» WRITTEN PROBLEM: Every record must be repeated exactly, with no omission.

» Recorded data:
************

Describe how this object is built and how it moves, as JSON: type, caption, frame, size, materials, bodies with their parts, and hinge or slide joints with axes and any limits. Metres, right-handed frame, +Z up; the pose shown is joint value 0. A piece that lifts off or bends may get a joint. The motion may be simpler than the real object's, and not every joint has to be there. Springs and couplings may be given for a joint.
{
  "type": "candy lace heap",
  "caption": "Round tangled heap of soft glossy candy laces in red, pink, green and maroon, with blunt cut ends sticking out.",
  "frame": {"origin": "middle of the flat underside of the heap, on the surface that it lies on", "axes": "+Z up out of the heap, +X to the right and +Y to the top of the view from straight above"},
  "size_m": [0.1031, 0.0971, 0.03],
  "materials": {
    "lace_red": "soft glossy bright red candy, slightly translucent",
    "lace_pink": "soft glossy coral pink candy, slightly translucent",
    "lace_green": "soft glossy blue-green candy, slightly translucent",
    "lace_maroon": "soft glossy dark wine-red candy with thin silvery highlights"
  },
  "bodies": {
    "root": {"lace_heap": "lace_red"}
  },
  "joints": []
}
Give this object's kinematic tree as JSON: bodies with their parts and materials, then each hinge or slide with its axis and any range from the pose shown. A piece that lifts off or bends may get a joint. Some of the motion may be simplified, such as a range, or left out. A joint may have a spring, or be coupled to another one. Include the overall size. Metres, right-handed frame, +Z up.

************

» ANSWER TO THIS EXERCISE:
Describe how this object is built and how it moves, as JSON: type, caption, frame, size, materials, bodies with their parts, and hinge or slide joints with axes and any limits. Metres, right-handed frame, +Z up; the pose shown is joint value 0. A piece that lifts off or bends may get a joint. The motion may be simpler than the real object's, and not every joint has to be there. Springs and couplings may be given for a joint.
{
  "type": "candy lace heap",
  "caption": "Round tangled heap of soft glossy candy laces in red, pink, green and maroon, with blunt cut ends sticking out.",
  "frame": {"origin": "middle of the flat underside of the heap, on the surface that it lies on", "axes": "+Z up out of the heap, +X to the right and +Y to the top of the view from straight above"},
  "size_m": [0.1031, 0.0971, 0.03],
  "materials": {
    "lace_red": "soft glossy bright red candy, slightly translucent",
    "lace_pink": "soft glossy coral pink candy, slightly translucent",
    "lace_green": "soft glossy blue-green candy, slightly translucent",
    "lace_maroon": "soft glossy dark wine-red candy with thin silvery highlights"
  },
  "bodies": {
    "root": {"lace_heap": "lace_red"}
  },
  "joints": []
}
Give this object's kinematic tree as JSON: bodies with their parts and materials, then each hinge or slide with its axis and any range from the pose shown. A piece that lifts off or bends may get a joint. Some of the motion may be simplified, such as a range, or left out. A joint may have a spring, or be coupled to another one. Include the overall size. Metres, right-handed frame, +Z up.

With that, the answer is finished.